** START **

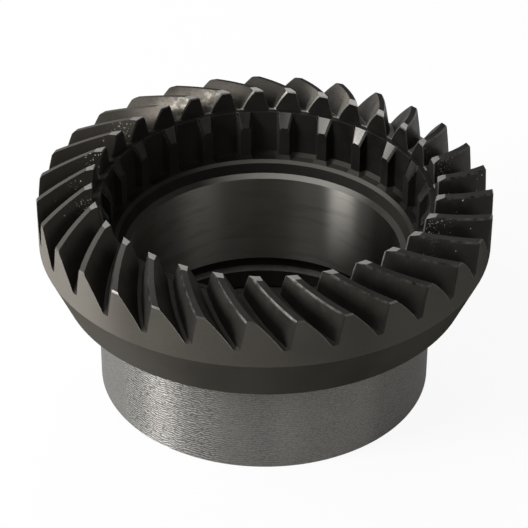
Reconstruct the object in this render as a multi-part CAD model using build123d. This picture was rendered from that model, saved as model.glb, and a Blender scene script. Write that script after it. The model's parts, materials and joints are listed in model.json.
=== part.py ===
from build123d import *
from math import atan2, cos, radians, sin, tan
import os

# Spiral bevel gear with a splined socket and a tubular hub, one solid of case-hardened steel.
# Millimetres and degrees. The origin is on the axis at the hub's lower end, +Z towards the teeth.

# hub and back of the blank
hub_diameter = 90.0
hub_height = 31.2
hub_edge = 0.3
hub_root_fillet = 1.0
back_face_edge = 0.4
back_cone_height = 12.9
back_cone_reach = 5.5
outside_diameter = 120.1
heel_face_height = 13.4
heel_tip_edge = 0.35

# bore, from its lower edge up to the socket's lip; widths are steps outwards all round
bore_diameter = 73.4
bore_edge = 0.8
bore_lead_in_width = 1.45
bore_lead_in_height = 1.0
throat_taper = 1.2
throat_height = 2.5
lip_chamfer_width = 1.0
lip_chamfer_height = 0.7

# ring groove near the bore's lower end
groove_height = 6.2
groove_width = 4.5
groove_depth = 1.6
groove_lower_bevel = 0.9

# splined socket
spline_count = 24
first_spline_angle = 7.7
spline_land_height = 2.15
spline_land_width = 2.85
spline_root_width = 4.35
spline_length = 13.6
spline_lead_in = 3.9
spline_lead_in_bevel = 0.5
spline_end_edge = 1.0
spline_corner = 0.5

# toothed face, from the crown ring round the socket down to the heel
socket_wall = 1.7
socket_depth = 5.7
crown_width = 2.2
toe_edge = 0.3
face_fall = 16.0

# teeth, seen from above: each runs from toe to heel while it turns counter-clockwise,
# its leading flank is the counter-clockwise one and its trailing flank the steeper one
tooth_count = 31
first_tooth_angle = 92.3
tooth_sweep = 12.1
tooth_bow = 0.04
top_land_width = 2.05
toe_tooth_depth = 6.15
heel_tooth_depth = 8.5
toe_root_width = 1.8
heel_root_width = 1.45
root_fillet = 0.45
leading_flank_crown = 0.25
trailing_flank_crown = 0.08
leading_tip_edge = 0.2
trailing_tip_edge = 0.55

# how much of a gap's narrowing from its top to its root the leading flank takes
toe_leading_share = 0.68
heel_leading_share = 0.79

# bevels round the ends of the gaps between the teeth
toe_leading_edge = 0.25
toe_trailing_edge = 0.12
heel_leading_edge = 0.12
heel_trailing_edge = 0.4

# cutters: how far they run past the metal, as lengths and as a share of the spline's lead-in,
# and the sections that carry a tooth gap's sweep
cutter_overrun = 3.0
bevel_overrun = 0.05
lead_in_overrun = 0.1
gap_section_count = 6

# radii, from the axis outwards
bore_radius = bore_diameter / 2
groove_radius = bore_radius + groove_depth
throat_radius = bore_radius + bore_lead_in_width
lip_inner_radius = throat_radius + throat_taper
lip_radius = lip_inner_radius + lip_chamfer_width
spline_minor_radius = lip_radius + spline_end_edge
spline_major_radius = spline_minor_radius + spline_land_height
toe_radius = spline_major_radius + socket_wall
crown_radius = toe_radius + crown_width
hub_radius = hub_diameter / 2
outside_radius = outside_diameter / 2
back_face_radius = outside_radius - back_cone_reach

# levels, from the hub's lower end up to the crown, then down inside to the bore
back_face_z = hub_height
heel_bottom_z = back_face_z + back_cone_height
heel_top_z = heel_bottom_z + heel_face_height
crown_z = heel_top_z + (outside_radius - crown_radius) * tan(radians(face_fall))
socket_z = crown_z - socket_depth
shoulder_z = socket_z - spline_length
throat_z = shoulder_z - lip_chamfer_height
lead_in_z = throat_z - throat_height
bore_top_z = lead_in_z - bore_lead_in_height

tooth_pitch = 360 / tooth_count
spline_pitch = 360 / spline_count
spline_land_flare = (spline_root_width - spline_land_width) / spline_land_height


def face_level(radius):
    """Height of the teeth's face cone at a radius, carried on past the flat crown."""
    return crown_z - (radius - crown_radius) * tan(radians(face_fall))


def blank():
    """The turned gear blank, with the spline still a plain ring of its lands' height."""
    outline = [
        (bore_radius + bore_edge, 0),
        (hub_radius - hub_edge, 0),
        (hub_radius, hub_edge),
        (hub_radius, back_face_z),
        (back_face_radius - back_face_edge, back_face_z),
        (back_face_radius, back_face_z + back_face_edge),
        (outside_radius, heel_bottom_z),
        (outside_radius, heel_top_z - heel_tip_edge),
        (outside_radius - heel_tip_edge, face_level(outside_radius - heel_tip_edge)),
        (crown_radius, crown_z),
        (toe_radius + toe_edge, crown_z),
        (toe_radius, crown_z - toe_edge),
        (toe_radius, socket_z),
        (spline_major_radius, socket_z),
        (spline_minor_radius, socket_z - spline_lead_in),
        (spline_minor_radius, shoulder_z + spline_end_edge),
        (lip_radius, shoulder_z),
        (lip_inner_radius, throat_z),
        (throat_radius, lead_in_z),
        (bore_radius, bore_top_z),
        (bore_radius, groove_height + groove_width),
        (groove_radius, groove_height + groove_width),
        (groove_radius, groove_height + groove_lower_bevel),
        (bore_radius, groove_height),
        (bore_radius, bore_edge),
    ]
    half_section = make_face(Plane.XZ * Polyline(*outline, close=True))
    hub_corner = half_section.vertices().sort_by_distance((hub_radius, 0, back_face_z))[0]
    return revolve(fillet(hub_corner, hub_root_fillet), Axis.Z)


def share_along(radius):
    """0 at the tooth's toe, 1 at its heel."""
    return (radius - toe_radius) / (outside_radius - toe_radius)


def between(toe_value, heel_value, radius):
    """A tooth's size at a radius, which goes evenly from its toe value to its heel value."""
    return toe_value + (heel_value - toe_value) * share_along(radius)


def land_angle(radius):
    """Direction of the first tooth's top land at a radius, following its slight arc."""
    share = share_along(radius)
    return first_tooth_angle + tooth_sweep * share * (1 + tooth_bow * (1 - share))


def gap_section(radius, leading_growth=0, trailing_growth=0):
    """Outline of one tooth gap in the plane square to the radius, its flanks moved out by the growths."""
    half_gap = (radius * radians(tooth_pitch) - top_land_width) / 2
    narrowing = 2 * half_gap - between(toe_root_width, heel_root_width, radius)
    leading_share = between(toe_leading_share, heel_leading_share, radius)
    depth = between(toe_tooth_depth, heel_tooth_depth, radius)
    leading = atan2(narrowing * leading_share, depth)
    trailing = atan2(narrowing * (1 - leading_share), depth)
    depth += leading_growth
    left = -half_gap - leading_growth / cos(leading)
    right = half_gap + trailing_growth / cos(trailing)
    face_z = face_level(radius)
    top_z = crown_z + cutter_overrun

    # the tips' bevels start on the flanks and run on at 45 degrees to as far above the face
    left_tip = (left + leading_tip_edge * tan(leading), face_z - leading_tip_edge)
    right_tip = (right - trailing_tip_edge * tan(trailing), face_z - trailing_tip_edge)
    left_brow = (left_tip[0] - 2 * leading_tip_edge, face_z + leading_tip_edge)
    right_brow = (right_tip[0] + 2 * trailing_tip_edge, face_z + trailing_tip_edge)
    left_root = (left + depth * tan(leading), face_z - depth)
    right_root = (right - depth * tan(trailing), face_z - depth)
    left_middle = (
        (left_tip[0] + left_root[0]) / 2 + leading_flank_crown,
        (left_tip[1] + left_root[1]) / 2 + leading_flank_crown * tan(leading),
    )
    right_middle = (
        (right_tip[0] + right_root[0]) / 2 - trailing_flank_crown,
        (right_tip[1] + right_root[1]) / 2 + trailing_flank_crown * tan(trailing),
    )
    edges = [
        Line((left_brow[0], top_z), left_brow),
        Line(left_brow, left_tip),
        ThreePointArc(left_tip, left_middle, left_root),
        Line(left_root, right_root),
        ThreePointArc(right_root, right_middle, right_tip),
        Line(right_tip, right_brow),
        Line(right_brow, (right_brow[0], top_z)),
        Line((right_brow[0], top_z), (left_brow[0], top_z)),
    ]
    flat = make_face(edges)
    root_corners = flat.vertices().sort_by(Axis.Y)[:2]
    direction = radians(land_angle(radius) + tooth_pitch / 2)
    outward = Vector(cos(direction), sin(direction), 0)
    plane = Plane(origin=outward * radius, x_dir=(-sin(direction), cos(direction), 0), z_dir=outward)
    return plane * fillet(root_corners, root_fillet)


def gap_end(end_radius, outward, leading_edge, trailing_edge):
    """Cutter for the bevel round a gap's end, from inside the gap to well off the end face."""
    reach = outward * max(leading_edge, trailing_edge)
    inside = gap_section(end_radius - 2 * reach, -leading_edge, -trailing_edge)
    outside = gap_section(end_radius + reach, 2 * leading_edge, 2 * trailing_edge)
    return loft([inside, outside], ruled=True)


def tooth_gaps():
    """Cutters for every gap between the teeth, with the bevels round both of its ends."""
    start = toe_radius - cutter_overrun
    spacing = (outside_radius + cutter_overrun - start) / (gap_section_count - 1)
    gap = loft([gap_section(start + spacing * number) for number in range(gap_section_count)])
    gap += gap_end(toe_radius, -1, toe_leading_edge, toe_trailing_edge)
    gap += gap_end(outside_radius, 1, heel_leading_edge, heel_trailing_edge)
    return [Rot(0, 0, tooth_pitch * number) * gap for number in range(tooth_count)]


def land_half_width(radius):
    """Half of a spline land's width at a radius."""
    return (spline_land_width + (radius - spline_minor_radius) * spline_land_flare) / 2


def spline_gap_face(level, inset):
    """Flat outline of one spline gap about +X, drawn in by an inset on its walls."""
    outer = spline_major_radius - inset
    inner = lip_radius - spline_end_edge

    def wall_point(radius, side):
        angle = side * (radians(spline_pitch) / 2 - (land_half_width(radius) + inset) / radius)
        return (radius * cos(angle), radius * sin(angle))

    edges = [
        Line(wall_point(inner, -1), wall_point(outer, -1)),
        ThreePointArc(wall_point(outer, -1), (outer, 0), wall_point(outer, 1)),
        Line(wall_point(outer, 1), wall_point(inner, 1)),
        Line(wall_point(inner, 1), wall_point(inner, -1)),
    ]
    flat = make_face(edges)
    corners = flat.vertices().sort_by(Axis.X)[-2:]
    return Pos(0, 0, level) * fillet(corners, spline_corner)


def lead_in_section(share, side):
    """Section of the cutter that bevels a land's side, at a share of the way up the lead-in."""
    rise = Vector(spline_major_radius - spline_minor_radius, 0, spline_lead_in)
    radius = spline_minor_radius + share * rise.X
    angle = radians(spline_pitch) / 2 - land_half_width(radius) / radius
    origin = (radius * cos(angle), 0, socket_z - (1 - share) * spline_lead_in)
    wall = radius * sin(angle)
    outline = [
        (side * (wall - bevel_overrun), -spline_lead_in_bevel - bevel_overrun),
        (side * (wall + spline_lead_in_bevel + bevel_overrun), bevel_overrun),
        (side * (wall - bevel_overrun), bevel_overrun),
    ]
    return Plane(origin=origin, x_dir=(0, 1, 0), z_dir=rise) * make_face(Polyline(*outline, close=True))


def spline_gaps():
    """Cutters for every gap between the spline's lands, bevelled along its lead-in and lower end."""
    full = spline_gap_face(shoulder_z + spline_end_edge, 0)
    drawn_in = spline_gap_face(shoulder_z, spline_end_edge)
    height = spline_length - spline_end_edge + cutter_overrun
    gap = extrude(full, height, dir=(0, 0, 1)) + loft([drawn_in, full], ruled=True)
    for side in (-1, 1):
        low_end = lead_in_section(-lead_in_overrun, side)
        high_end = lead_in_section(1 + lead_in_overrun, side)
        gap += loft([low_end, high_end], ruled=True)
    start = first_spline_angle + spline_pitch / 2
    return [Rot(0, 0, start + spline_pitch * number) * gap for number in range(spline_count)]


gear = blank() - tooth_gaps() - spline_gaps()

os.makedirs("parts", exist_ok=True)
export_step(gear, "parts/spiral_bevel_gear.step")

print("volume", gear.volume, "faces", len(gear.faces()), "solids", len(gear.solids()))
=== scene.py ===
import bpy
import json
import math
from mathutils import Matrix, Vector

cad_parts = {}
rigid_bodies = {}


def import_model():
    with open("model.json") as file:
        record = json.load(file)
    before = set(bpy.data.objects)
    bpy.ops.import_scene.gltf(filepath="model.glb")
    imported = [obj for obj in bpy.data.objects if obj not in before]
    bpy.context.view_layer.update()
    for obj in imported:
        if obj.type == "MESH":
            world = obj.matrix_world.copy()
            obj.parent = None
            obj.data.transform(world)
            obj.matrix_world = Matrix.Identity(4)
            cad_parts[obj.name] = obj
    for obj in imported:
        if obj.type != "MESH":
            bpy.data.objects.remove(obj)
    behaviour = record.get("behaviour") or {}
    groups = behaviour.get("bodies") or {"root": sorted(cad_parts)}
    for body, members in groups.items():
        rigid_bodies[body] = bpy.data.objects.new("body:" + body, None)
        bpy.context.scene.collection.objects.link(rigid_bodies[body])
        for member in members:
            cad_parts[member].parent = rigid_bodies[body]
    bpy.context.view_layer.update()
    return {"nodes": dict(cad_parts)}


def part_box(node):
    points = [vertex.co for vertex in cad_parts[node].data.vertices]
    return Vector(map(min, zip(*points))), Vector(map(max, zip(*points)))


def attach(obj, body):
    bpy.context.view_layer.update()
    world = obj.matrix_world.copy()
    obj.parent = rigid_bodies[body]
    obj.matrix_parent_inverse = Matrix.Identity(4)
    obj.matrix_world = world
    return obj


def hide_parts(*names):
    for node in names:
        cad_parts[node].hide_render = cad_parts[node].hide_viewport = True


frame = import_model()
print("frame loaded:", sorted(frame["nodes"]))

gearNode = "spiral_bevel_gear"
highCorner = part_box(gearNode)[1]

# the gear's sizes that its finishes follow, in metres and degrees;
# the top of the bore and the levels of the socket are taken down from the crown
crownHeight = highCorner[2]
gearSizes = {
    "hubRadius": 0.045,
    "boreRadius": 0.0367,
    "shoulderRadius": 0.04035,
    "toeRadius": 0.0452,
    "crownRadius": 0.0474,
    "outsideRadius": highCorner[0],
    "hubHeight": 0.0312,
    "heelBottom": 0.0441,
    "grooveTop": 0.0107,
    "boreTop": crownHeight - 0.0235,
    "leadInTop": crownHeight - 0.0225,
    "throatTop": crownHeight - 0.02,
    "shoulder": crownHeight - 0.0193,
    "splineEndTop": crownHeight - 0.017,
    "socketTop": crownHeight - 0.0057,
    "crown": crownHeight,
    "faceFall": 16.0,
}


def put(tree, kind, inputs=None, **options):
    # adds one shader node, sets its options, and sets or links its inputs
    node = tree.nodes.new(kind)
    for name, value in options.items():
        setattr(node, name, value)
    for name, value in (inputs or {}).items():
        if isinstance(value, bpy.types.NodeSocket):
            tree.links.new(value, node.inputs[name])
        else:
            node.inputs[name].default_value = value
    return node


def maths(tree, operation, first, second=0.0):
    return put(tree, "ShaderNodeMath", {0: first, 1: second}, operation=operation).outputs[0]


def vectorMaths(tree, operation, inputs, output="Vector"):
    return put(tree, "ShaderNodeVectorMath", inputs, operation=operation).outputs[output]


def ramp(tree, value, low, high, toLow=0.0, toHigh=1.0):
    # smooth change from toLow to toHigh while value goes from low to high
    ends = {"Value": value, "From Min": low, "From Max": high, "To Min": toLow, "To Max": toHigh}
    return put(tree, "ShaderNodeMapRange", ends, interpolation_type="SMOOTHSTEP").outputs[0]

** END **

### Task requirements
Exactly the lines from the line that has "gear = blank() - tooth_gaps() - spline_gaps()" through the line that has "imported = [obj" are to be repeated, both included, with nothing added.

### Solution to the problem
gear = blank() - tooth_gaps() - spline_gaps()

os.makedirs("parts", exist_ok=True)
export_step(gear, "parts/spiral_bevel_gear.step")

print("volume", gear.volume, "faces", len(gear.faces()), "solids", len(gear.solids()))
=== scene.py ===
import bpy
import json
import math
from mathutils import Matrix, Vector

cad_parts = {}
rigid_bodies = {}


def import_model():
    with open("model.json") as file:
        record = json.load(file)
    before = set(bpy.data.objects)
    bpy.ops.import_scene.gltf(filepath="model.glb")
    imported = [obj for obj in bpy.data.objects if obj not in before]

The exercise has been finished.